▶ Collected data:
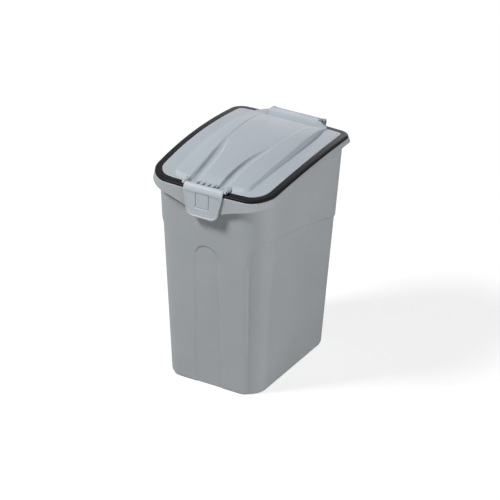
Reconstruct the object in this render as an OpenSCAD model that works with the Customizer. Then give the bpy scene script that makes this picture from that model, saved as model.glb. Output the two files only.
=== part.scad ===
// Rice bin with a flip lid: a tapered tub with a flared rim, a domed lid with a
// rubber seal round its edge, a rod hinge at the back and a swinging latch in front.
// X runs to the right, Y to the back, Z up, and the origin is the middle of the base.

/* [Tub] */
// Width of the base
base_w = 162.6; // [140:0.1:190]
// Depth of the base
base_d = 224.8; // [190:0.1:260]
// Lean of the side walls, in degrees from upright
side_draft = 2.97; // [1:0.01:5]
// Lean of the front wall, in degrees from upright
front_draft = 1.33; // [0.5:0.01:3]
// Lean of the back wall, in degrees from upright
back_draft = 4.17; // [2:0.01:6]
// Thickness of the tub's walls
wall = 2.4; // [1.8:0.1:3]
// Thickness of the tub's floor
floor_t = 2.8; // [2:0.1:4]
// Radius of the tub's front corners at the base
corner_base_r = 32; // [26:1:38]
// Radius of the tub's front corners at the rim
corner_top_r = 46; // [40:1:50]
// Radius of the tub's back corners
corner_back_r = 40; // [34:1:44]
// Size of the eased edge round the base
base_edge = 2.5; // [1.5:0.5:4]

/* [Side recess] */
// Depth of the recess that wraps each side of the tub
recess_depth = 1.6; // [0.8:0.1:2.2]
// Extra radius of the tub's corners inside the recess
recess_corner_more = 3; // [1:0.5:5]
// Distance from the middle to the recess's edge at the base
recess_base_x = 62.5; // [58:0.5:68]
// Distance from the middle to the recess's edge where it starts to turn
recess_top_x = 69.5; // [66:0.5:76]
// Height at which the recess's edge starts to turn
recess_turn_z = 229; // [200:1:234]
// Radius of the turn in the recess's edge
recess_turn_r = 26; // [10:1:30]
// Height of the recess's top edge beside the middle of the tub
recess_z = 239.6; // [200:0.1:260]
// Fall of the recess's top edge per millimetre to the back
recess_fall = 0.21; // [0.1:0.01:0.3]
// Bend of the recess's top edge, as height lost per square millimetre
recess_bend = 0.00042; // [0:0.00001:0.001]

/* [Arched front panel] */
// Height of the top of the arch
panel_top_z = 235.2; // [200:0.1:250]
// Width of the panel where the arch springs
panel_top_w = 40; // [30:0.5:50]
// Width of the panel at the base
panel_base_w = 45; // [36:0.5:56]
// Depth of the panel
panel_depth = 1.1; // [0.6:0.1:1.4]

/* [Rim] */
// Height of the rim at the front
rim_front_z = 324.8; // [280:0.1:380]
// How much higher the rim is at the back than at the front
rim_rise = 10.8; // [4:0.1:16]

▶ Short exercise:
Repeat the material above in full, quoting it exactly.

▶ Response for this exercise:
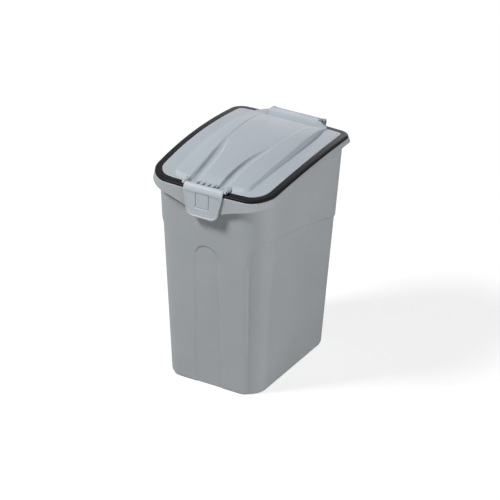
Reconstruct the object in this render as an OpenSCAD model that works with the Customizer. Then give the bpy scene script that makes this picture from that model, saved as model.glb. Output the two files only.
=== part.scad ===
// Rice bin with a flip lid: a tapered tub with a flared rim, a domed lid with a
// rubber seal round its edge, a rod hinge at the back and a swinging latch in front.
// X runs to the right, Y to the back, Z up, and the origin is the middle of the base.

/* [Tub] */
// Width of the base
base_w = 162.6; // [140:0.1:190]
// Depth of the base
base_d = 224.8; // [190:0.1:260]
// Lean of the side walls, in degrees from upright
side_draft = 2.97; // [1:0.01:5]
// Lean of the front wall, in degrees from upright
front_draft = 1.33; // [0.5:0.01:3]
// Lean of the back wall, in degrees from upright
back_draft = 4.17; // [2:0.01:6]
// Thickness of the tub's walls
wall = 2.4; // [1.8:0.1:3]
// Thickness of the tub's floor
floor_t = 2.8; // [2:0.1:4]
// Radius of the tub's front corners at the base
corner_base_r = 32; // [26:1:38]
// Radius of the tub's front corners at the rim
corner_top_r = 46; // [40:1:50]
// Radius of the tub's back corners
corner_back_r = 40; // [34:1:44]
// Size of the eased edge round the base
base_edge = 2.5; // [1.5:0.5:4]

/* [Side recess] */
// Depth of the recess that wraps each side of the tub
recess_depth = 1.6; // [0.8:0.1:2.2]
// Extra radius of the tub's corners inside the recess
recess_corner_more = 3; // [1:0.5:5]
// Distance from the middle to the recess's edge at the base
recess_base_x = 62.5; // [58:0.5:68]
// Distance from the middle to the recess's edge where it starts to turn
recess_top_x = 69.5; // [66:0.5:76]
// Height at which the recess's edge starts to turn
recess_turn_z = 229; // [200:1:234]
// Radius of the turn in the recess's edge
recess_turn_r = 26; // [10:1:30]
// Height of the recess's top edge beside the middle of the tub
recess_z = 239.6; // [200:0.1:260]
// Fall of the recess's top edge per millimetre to the back
recess_fall = 0.21; // [0.1:0.01:0.3]
// Bend of the recess's top edge, as height lost per square millimetre
recess_bend = 0.00042; // [0:0.00001:0.001]

/* [Arched front panel] */
// Height of the top of the arch
panel_top_z = 235.2; // [200:0.1:250]
// Width of the panel where the arch springs
panel_top_w = 40; // [30:0.5:50]
// Width of the panel at the base
panel_base_w = 45; // [36:0.5:56]
// Depth of the panel
panel_depth = 1.1; // [0.6:0.1:1.4]

/* [Rim] */
// Height of the rim at the front
rim_front_z = 324.8; // [280:0.1:380]
// How much higher the rim is at the back than at the front
rim_rise = 10.8; // [4:0.1:16]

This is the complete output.